McAnulty pushed Bishop on this answer by presenting an aide memoire that showed officials warned the Minister about risks to his delivery timeframe in August this year.
McAnulty: "It quite clearly shows that only 337 are set to be delivered in the 2025/26 financial year, 609 in 2026/27 but 462 of those are after the deadline of 30 June 2027. It still doesn't add up to the amount that you've funded."
Bishop: "As I say, there's always the risk of slippage. We'll be working hard to make sure those houses are delivered but I don't control consenting and I also don't control the construction sector... all I can do is approve the funding and hold people's feet to the flame and make sure they get on with it."
Prisoners should get housing support after release - Bishop
The Green Party's Tamatha asked Bishop what the government's position on the role of public housing was, and if it intended on continuing to fund state houses.
Bishop said while one of his "driving ambitions" in government was to fix the housing crisis, it didn't mean pulling back public safety nets.

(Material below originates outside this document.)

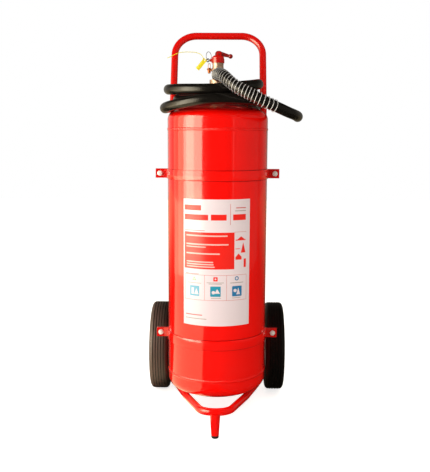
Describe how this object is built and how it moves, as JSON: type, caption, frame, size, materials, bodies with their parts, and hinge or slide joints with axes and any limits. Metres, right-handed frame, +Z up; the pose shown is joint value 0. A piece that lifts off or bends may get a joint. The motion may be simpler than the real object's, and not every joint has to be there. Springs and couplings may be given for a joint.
{
  "type": "wheeled fire extinguisher",
  "caption": "Wheeled dry powder fire extinguisher: red pressure vessel on a tube trolley with a lever valve, a coiled hose with wire guard and a squeeze nozzle.",
  "frame": {"origin": "on the floor, in the middle of the trolley between the wheels' rear and the foot stem", "axes": "+Z up, +Y to the back (handle and wheels), -Y to the front (foot), +X to the right seen from the front"},
  "size_m": [0.4773, 0.59, 1.181],
  "materials": {
    "red_paint": "gloss",
    "label_white": "satin",
    "zinc": "satin",
    "steel": "polished",
    "nickel_brass": "satin",
    "copper": "satin",
    "brass": "satin",
    "black_rubber": "matte",
    "tyre_rubber": "matte",
    "rim_grey": "satin",
    "nylon": "matte",
    "black_plastic": "satin",
    "yellow_plastic": "satin",
    "dull_steel": "satin",
    "white_plastic": "matte"
  },
  "bodies": {
    "root": {"vessel_shell": "red_paint", "head_top": "red_paint", "head_bottom": "red_paint", "weld_beads": "red_paint", "neck_collar": "red_paint", "label": "label_white", "dip_tube": "white_plastic", "valve_body": "nickel_brass", "valve_gasket": "black_rubber", "valve_cap": "red_paint", "valve_spring": "steel", "lever_axle": "red_paint", "relief_fitting": "copper", "outlet_coupling": "nickel_brass", "hose_ferrule": "dull_steel", "spring_guard": "steel", "hose_lead": "black_rubber", "hose_coil": "black_rubber", "hose_tail": "black_rubber", "nozzle_ferrule": "dull_steel", "nozzle_body": "black_plastic", "nozzle_tip": "brass", "trigger_pin": "steel", "nozzle_clip": "red_paint", "handle_frame": "red_paint", "foot_loop": "red_paint", "foot_stem": "red_paint", "foot_tip": "black_rubber", "upper_band_front": "red_paint", "upper_band_rear": "red_paint", "lower_band_front": "red_paint", "lower_band_rear": "red_paint", "band_bolts": "zinc", "band_washers": "zinc", "band_nuts": "zinc", "axle_bracket_left": "red_paint", "axle_bracket_right": "red_paint", "axle": "zinc", "axle_spacers": "zinc", "axle_washers": "zinc", "split_pins": "zinc"},
    "wheel_left": {"tyre_left": "tyre_rubber", "rim_left": "rim_grey", "bush_left": "nylon"},
    "wheel_right": {"tyre_right": "tyre_rubber", "rim_right": "rim_grey", "bush_right": "nylon"},
    "valve_lever": {"lever_arm": "red_paint", "lever_knob": "red_paint"},
    "pin": {"safety_pin": "dull_steel", "pull_ring": "dull_steel", "seal_tag": "yellow_plastic", "seal_tail": "yellow_plastic"},
    "stem": {"valve_stem": "steel", "stem_seal": "black_rubber"},
    "trigger": {"nozzle_trigger": "red_paint"}
  },
  "joints": [
    {"name": "wheel_left_spin", "type": "hinge", "parent": "root", "child": "wheel_left", "pos_m": [-0.19, 0.149, 0.146], "axis": [1, 0, 0], "continuous": true},
    {"name": "wheel_right_spin", "type": "hinge", "parent": "root", "child": "wheel_right", "pos_m": [0.19, 0.149, 0.146], "axis": [1, 0, 0], "continuous": true},
    {"name": "lever_turn", "type": "hinge", "parent": "root", "child": "valve_lever", "pos_m": [0.0034, -0.048, 1.0925], "axis": [0, -1, 0], "range_deg": [0, 100]},
    {"name": "stem_travel", "type": "slide", "parent": "root", "child": "stem", "axis": [0, 0, -1], "range_m": [0, 0.003], "deforming": ["valve_spring"]},
    {"name": "pin_pull", "type": "slide", "parent": "root", "child": "pin", "axis": [-1, 0, 0], "range_m": [0, 0.034]},
    {"name": "trigger_squeeze", "type": "hinge", "parent": "root", "child": "trigger", "pos_m": [-0.128, 0.155, 0.668], "axis": [1, 0, 0], "range_deg": [0, 12], "stiffness_Nm_per_rad": 0.5}
  ],
  "couplings": [
    {"joint": "stem_travel", "follows": "lever_turn", "m_per_rad": 0.001719}
  ]
}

"There will always be people with addiction challenges, people with mental health, people leaving prison, people exiting youth justice facilities and or just on the simple grounds of unaffordability, there will always be people who the government should step in to support.
"That's not up for debate, that is government policy and always will be. The question is, what is the most effective form of that support and I reject the view that the government has to do everything.
"We can work with the Salvation Army, we can work with our fantastic community housing providers up and down the country, we can work with iwi, we can work with Māori land trusts, some of whom do a fantastic job.
"There's a whole range of different people we can and should work with government money. It doesn't have to be all delivered by the state."
Bishop said he was particularly interested in how to better support newly-released prisoners, though he did not commit any policies or money to the idea.
"One of the areas I'm particularly passionate about is prisoners who leave prison and bounce out of the corrections facilities and often have nowhere to go and inevitably end up committing crime and end up back in the prison system.
"I would like to see us as a country do far more for those people, because the most expensive form of social housing the government provides is prison. It's the most expensive roof over someone's head."
Ministers pushed on youth homelessness
Paul also asked Associate Housing Minister Tama Potaka about youth homelessness, off the back of a State of the Street report that found rough sleeping was getting worse.
She pointed out there was no youth transitional housing in Rotorua, Napier, Taupō, Gisborne, Kaikohe, Whangārei or the North Shore, asking the Minister what his message to people in those areas was.
"There's severe housing deprivation and quite a degree of homelessness in different places throughout the country and youth homelessness is not adjacent to that. It's actually part of some of the severe housing deprivation that people are facing," Potaka said.
The Minister said providers were doing great work and the government was funding placements for homeless young people, but challenges remained.
"Part of that is whānau disconnect and some other challenges, whether they're mental health or otherwise. In the most recent announcements in December, some of that money got allocated out to Mā Te Huruhuru to help support with some transitional housing in Tāmaki Makaurau. Is it enough?
"Well, we'll see how that goes but certainly, we've been really encouraged that they've got that putea allocated out to different entities and organisations who are there to support not just youths, but actually all whānau and others that are facing the severe housing deprivation."